* Goal
Copy every line of the listing that holds the string "scene".

----

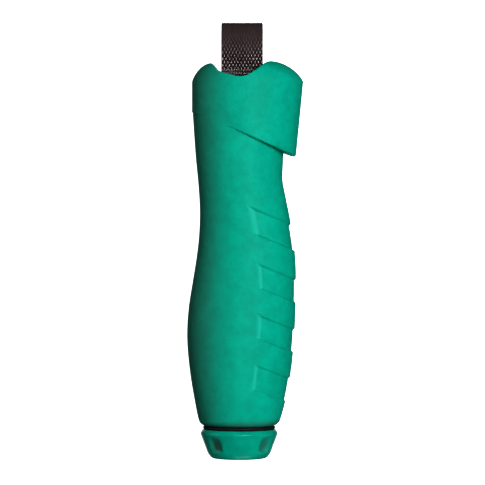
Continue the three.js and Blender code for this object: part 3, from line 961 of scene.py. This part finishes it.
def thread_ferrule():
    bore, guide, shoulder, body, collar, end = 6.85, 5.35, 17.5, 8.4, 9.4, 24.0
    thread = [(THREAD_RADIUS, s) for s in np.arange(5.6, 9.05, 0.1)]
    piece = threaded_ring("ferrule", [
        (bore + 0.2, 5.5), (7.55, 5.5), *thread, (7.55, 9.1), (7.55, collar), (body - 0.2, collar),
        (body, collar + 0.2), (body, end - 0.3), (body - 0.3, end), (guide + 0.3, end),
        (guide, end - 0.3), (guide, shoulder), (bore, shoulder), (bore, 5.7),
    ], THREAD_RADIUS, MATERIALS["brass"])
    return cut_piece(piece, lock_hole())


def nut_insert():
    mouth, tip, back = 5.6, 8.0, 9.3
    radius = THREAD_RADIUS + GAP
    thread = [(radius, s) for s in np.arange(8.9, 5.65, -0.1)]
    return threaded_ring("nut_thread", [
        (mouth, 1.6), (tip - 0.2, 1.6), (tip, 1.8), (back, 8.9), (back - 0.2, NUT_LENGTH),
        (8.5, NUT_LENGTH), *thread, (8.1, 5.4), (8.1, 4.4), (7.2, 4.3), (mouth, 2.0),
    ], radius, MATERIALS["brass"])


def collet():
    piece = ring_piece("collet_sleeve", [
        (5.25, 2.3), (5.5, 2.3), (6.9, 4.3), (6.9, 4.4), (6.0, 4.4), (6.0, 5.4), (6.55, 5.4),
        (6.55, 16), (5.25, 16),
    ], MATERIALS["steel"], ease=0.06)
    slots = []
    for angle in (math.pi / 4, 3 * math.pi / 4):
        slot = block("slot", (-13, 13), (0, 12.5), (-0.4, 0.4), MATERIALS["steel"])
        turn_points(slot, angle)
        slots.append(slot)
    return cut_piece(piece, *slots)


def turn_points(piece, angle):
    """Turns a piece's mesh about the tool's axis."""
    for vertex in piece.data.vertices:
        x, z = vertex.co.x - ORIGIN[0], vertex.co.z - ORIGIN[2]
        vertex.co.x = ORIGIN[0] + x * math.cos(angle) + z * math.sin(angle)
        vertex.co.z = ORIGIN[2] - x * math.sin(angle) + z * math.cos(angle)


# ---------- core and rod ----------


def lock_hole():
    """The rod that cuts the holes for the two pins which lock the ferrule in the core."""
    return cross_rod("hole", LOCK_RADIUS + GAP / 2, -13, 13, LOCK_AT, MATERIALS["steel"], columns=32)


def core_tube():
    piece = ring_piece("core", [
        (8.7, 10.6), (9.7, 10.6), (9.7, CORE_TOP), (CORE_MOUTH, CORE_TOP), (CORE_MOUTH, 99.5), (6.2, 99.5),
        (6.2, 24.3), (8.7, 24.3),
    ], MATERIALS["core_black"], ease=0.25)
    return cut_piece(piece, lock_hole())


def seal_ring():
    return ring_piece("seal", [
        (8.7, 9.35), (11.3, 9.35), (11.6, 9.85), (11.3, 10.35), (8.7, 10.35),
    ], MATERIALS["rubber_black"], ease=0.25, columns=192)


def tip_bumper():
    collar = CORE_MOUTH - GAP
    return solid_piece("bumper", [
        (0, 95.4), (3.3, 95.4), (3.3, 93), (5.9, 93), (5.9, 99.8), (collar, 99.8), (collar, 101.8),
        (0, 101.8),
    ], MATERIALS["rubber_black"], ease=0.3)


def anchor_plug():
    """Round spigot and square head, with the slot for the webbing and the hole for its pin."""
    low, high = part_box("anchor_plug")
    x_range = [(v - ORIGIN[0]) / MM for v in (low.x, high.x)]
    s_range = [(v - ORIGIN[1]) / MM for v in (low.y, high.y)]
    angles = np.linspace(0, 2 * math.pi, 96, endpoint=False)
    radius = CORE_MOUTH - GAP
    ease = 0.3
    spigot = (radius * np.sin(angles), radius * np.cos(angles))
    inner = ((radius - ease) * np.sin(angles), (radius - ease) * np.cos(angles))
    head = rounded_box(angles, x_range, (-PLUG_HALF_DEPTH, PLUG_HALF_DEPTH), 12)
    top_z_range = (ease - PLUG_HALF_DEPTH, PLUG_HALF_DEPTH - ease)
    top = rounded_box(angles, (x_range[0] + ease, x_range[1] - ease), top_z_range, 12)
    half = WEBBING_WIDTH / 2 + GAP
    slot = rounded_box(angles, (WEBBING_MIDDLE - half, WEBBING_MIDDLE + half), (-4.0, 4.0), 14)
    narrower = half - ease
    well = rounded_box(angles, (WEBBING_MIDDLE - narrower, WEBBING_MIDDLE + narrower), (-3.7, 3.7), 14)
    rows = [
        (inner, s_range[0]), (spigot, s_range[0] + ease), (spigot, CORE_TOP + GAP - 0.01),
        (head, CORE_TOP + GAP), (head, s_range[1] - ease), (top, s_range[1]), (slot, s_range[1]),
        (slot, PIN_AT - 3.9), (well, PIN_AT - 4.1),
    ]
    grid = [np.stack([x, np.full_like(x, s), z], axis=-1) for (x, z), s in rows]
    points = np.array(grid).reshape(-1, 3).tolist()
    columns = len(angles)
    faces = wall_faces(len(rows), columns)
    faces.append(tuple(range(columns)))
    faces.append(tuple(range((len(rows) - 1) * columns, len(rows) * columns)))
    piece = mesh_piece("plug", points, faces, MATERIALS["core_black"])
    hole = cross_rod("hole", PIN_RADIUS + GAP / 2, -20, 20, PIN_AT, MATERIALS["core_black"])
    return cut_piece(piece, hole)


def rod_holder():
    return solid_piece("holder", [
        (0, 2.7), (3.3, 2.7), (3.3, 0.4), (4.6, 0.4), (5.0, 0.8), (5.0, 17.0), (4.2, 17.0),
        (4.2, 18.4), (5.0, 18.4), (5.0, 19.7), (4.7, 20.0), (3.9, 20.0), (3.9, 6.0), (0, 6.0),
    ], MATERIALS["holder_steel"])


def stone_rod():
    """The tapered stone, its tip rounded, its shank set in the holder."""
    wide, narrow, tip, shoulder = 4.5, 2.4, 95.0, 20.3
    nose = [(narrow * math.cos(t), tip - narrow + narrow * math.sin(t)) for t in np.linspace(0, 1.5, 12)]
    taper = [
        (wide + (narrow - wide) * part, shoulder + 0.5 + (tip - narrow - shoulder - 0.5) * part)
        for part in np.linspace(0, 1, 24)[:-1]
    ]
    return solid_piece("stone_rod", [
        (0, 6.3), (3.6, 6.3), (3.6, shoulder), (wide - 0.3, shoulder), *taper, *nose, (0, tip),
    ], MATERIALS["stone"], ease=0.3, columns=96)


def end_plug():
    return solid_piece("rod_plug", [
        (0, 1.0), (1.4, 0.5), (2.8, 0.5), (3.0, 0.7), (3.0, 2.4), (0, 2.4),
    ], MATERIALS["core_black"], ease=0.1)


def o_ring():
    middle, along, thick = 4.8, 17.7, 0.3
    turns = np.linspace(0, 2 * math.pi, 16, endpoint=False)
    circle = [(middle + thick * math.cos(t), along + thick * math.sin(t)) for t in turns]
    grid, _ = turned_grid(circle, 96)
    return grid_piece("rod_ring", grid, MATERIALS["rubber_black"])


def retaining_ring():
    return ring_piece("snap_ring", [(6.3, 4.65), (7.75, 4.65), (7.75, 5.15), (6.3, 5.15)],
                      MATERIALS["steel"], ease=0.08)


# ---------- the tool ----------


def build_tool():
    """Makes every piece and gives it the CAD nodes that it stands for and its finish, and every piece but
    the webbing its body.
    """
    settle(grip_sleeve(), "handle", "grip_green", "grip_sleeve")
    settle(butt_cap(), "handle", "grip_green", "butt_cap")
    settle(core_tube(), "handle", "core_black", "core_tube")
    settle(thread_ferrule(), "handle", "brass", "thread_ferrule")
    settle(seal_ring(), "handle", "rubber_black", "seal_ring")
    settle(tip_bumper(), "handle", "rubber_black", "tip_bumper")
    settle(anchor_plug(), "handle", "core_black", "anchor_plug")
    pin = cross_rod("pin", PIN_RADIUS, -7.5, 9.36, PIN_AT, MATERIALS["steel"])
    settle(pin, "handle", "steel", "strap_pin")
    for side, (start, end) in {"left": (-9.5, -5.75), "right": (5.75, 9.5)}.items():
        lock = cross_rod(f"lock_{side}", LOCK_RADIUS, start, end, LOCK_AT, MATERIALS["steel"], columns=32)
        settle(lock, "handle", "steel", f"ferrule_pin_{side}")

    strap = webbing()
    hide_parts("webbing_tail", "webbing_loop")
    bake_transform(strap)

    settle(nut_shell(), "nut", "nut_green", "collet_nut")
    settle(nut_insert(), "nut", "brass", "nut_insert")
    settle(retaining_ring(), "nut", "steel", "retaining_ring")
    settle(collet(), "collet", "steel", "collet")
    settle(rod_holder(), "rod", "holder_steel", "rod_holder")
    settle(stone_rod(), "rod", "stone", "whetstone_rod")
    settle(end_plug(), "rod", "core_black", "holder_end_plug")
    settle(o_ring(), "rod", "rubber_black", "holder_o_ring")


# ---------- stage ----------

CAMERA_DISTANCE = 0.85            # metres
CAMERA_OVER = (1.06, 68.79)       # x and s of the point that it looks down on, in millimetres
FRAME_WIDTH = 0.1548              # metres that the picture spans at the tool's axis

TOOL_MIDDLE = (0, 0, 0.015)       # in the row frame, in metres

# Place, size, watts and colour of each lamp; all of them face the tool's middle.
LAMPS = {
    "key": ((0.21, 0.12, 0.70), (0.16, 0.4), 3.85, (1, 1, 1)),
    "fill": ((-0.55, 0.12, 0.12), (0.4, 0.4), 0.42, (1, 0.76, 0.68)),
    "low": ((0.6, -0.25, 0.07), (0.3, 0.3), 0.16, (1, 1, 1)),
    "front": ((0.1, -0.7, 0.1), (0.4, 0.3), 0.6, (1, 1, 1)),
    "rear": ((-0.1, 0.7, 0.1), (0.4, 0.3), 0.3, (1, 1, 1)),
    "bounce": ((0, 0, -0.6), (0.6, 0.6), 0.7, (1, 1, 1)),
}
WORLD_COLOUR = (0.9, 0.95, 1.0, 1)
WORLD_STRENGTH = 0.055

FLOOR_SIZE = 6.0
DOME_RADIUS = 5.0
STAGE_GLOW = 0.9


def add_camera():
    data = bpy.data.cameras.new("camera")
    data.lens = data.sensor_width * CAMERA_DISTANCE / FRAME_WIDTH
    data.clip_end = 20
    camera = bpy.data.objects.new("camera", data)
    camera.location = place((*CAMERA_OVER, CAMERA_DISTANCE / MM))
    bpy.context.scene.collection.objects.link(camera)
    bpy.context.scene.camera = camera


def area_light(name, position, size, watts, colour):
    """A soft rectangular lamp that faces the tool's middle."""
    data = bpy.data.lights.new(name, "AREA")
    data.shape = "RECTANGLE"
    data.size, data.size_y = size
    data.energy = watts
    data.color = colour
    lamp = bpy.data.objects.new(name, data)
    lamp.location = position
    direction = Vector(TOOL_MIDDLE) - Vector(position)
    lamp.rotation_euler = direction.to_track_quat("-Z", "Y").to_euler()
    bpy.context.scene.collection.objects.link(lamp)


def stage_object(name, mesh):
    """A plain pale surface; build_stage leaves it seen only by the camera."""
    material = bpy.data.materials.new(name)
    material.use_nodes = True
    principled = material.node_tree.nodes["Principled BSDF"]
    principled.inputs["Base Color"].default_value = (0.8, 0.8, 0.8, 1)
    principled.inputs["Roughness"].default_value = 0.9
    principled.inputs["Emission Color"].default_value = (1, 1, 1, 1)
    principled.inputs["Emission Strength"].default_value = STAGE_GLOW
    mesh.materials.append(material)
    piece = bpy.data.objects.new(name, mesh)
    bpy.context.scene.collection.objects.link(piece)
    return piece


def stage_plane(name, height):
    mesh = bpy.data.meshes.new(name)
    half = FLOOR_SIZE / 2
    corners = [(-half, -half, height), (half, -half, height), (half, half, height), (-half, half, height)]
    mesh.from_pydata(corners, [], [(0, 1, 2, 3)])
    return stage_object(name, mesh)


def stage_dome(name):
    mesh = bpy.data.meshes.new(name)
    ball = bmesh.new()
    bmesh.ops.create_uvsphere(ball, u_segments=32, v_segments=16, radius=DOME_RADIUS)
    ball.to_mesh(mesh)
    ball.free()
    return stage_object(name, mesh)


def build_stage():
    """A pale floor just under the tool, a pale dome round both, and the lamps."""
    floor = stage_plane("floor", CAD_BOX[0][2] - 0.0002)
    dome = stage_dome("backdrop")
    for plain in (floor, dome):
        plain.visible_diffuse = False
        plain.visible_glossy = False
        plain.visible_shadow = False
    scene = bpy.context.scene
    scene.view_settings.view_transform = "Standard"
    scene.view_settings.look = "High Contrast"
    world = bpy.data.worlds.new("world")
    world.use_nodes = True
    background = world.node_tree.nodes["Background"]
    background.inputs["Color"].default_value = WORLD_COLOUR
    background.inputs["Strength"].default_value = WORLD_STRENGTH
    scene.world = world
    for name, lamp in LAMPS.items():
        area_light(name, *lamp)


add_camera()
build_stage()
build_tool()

----

* Written solution
Continue the three.js and Blender code for this object: part 3, from line 961 of scene.py. This part finishes it.
    bpy.context.scene.collection.objects.link(camera)
    bpy.context.scene.camera = camera
    bpy.context.scene.collection.objects.link(lamp)
    bpy.context.scene.collection.objects.link(piece)
    scene = bpy.context.scene
    scene.view_settings.view_transform = "Standard"
    scene.view_settings.look = "High Contrast"
    scene.world = world